What sets Horjinism apart from standard Cedrism is the idea that everything has a spirit, up to and including ideas. These spirits exist in our world and in another, though they are far more comfortable in their own realm.
Spirits are created through two things: belief and existence. The latter is more common: if the object/being exists, it has a spirit. However, concepts have spirits as well, and those spirits are created through belief.
An example: the Cedrist and Soloralist gods both exist in the Horjinic mindset, because they are believed in. If the followers of those religions were to turn away, these gods would weaken and eventually die. Similarly, new gods spring into existence (and definition) because followers come to them.
This is not true only for religion. There is a spirit of Shireroth, because it is, as a nation, an entity. But there is not only one spirit of Shireroth; rather, there is the major spirit known as "Shireroth" and several other sub-spirits that are specific aspects of Shireroth, such as "Brookshire,"Shireroth-At-War," "Rebellious-Shireroth," and many others. These sub-spirits report to (and are ultimately controlled by) the greater spirit, "Shireroth."
This format holds true for almost all spirits. When enough power and belief is behind one spirit, it achieves godhood, similar to the Cedrist idea of Transcendence. When this happens, the spirit takes a unique name and aspect, and becomes a god. For instance, the spirit "Hunting-Tiger" achieved power and belief enough to become a god, took the name "Horjin," and became the God of the Hunt.
Sometimes a spirit has more than one master. For instance, "Howling-Cave" will report to both "Wind" and "Mountain." Ultimately, almost all spirits report to one of three main spirits, know and the Triumvirate: Earth-Mother, Sky-Father, and Moon-Sister. Only a few do not report to these, but instead report to the Muses: Organization, Creation, Alteration, and Destruction.

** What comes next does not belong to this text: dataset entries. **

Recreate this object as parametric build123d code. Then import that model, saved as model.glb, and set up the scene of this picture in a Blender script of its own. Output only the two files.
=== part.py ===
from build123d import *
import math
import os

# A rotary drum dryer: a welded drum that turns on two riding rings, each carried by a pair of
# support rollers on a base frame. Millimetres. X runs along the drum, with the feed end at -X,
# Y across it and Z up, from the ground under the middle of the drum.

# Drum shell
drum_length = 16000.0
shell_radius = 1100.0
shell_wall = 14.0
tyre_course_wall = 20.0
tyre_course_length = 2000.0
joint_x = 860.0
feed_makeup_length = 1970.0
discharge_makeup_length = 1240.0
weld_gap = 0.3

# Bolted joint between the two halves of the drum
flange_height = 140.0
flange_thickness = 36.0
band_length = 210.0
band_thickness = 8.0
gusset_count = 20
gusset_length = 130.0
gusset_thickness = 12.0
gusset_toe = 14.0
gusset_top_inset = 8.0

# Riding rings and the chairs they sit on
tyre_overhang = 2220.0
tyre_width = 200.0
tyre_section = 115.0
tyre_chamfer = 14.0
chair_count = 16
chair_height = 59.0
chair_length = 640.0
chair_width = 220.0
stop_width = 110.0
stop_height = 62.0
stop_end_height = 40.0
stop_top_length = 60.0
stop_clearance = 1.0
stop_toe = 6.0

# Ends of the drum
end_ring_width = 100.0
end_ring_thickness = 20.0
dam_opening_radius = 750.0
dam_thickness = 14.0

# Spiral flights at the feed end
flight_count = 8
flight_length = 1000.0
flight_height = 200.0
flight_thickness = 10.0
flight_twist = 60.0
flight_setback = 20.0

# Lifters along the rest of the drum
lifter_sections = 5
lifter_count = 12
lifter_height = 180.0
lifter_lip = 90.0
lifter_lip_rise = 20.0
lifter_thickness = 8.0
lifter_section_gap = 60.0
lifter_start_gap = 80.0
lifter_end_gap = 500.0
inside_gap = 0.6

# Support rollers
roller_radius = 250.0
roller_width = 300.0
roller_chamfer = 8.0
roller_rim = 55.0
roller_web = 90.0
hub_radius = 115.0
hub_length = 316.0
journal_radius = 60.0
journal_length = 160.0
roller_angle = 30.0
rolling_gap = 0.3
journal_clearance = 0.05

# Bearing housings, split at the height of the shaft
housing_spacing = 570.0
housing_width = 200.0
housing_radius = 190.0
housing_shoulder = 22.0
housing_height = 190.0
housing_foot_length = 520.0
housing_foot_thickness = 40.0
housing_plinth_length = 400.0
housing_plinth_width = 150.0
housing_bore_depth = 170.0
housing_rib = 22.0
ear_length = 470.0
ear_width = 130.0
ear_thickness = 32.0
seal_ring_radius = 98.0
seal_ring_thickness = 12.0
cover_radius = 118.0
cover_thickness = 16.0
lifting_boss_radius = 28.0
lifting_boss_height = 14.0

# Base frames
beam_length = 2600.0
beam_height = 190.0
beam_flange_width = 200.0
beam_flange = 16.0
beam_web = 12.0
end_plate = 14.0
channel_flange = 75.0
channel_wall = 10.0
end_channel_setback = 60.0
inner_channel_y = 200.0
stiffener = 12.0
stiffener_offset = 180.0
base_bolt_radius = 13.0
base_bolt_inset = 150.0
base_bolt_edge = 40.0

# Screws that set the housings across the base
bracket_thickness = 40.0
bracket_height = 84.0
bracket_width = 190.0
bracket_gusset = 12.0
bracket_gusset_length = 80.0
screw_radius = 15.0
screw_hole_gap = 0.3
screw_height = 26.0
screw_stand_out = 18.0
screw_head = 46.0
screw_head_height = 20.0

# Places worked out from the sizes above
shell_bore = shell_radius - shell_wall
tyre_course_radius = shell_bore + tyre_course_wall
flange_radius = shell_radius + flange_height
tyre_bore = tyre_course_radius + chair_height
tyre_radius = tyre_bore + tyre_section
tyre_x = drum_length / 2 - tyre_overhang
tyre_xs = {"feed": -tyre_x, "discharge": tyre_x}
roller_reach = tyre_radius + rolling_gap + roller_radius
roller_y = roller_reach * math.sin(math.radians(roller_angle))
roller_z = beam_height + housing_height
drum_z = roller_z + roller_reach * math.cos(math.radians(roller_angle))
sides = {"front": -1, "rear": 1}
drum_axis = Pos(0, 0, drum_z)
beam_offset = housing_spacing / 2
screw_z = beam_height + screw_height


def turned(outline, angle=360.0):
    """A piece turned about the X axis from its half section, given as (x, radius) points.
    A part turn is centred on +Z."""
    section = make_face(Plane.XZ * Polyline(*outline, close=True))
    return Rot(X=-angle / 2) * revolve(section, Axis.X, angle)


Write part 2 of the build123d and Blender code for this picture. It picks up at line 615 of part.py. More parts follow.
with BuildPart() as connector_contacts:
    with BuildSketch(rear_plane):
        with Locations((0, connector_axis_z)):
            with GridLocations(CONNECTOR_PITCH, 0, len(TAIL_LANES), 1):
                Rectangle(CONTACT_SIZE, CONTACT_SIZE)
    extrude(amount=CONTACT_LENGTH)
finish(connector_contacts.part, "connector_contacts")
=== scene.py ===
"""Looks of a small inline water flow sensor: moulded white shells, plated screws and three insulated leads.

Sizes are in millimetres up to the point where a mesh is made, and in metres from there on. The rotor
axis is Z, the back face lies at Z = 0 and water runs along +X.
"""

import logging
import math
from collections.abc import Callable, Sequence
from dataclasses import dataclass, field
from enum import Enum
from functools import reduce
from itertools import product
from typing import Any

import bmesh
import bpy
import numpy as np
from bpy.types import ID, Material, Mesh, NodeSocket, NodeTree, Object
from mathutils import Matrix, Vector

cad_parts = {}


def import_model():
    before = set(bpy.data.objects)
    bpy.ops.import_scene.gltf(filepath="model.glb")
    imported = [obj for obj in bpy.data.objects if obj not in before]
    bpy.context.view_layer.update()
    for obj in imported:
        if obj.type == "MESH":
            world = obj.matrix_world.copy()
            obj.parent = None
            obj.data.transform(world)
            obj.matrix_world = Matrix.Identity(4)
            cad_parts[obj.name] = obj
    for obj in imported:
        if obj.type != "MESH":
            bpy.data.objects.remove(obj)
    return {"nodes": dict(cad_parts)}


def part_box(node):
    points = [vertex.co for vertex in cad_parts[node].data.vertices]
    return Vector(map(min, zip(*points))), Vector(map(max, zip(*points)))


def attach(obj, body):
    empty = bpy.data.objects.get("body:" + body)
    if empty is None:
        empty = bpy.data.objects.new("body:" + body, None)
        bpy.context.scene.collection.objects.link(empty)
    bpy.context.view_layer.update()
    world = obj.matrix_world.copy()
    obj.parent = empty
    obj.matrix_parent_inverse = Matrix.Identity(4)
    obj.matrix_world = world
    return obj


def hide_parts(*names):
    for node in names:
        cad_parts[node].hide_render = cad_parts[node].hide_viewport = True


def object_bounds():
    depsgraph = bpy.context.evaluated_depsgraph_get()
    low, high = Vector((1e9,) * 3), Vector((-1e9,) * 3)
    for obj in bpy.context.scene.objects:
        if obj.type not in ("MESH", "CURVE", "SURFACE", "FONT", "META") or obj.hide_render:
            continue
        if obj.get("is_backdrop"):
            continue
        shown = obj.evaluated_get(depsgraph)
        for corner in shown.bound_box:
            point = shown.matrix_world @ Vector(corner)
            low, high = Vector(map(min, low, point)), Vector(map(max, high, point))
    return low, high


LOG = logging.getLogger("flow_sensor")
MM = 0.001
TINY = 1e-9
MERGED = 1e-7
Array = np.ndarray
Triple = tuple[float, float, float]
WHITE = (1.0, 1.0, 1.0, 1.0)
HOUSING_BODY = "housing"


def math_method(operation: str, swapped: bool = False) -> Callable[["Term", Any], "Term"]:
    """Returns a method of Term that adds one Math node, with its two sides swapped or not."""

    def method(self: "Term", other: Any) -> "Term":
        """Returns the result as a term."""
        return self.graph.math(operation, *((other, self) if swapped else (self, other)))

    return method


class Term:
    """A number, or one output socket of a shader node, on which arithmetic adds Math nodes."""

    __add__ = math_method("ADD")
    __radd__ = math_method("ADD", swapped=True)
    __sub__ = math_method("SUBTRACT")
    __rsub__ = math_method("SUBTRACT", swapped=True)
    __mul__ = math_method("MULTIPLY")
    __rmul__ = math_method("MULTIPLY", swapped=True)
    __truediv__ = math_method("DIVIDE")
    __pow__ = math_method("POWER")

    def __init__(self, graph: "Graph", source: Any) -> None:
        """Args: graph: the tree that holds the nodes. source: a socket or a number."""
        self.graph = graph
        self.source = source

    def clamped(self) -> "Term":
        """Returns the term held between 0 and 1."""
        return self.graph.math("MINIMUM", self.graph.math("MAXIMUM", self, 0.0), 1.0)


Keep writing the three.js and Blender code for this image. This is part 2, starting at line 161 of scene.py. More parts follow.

Most who do not report to the Triumvirate are gods and ideas. Horjin and Nelig are unique in that they do not report to the Muses; instead, they report to the Triumvirate, like most natural spirits. Horjin in particular reports only to the Earth-Mother.
Horjinic magic and Neligan magic are not really magics, per se, but are more a calling forth and manipulation of the spirits who are everywhere. The main process involved is a sudden increase in power and belief of a single spirit, allowing it the influence of a near-god for a single moment. But the way Horjinic and Neligan magics are designed, that belief is focused into a particular result.
For instance, say a mage wants to set something on fire. First he must offer a suitable sacrifice (usually something highly flammable), and then believe that the magic he desires will happen. The spirit consumes the offering and then fulfills the belief.
Some mages are known to work with "reversal magic." Using the example above, the mage would offer something cold instead (like an ice cube) and then believe that the spirit would go away. The cold spirits in the area would consume the offering and fulfill the belief, thus raising the surrounding temperature.
Reversal magic is inexact and dangerous, though results from it are frequently far more spectacular.
Horjinic mages also have patrons (known as totems), and this gives them a distinct advantage over the Neligan in that they will always, under any conditions, be able to call upon their totem's powers, frequently without an offering. Totem animals don't require immediate offerings, as long as they receive proper offerings later.